As hrskrs suggested in this article we could do all our error handling in one place preventing us from having to write and duplicate a lot of code every time we’re subscribing to Observables. Since I needed to have my error handled in different ways (either showing a permanent or non-permanent snackbars, alert dialogs and/or log to crashlytics) depending on which screen of the app the user is in and the type of error that occurred i decided to use a callback interface. This way I could have the error handling code done by case and explicitly in every presenter, which i thought would also add to code readability.

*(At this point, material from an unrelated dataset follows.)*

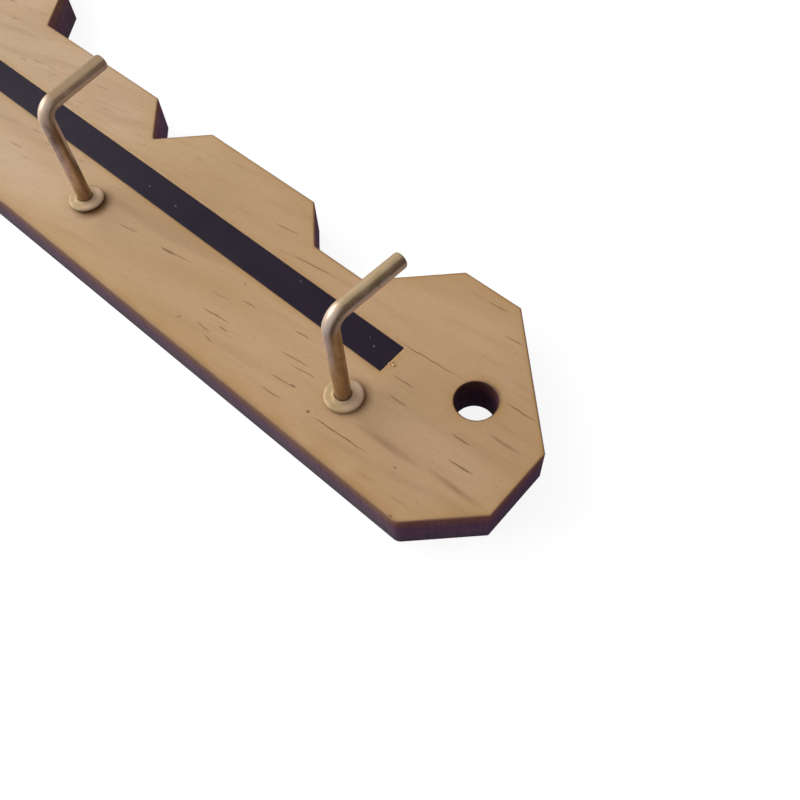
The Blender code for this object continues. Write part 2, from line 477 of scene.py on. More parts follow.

The getUser() function of the UserRepository would then start to look something like this:

fun getUsers(errorCallback: ErrorCallback): Observable<List<User>> {        
return Observable.concatArrayEager(
getUsersFromDb(),
getUsersFromApi()
.materialize()
.observeOn(AndroidSchedulers.mainThread())
.map {
// if the observables onError is called, invoke
// callback so that presenters can handle error
it.error?.let {
handleErrorCallback(it, errorCallback)
}
// put item back into stream
it
}
.filter{ !it.isOnError }
.dematerialize<
List<User>>()
.debounce(400, MILLISECONDS)
)}

Note here observeOn mainThread is used since the map function can encounter an error that triggers a callback to the presenter handling a UI event.

Conclusion

Pretty cool, no?! With just a bunch of lines RxJava can handle a whole bunch of problems i needed to solve. If you have any remarks or additional information I’d love to hear about it.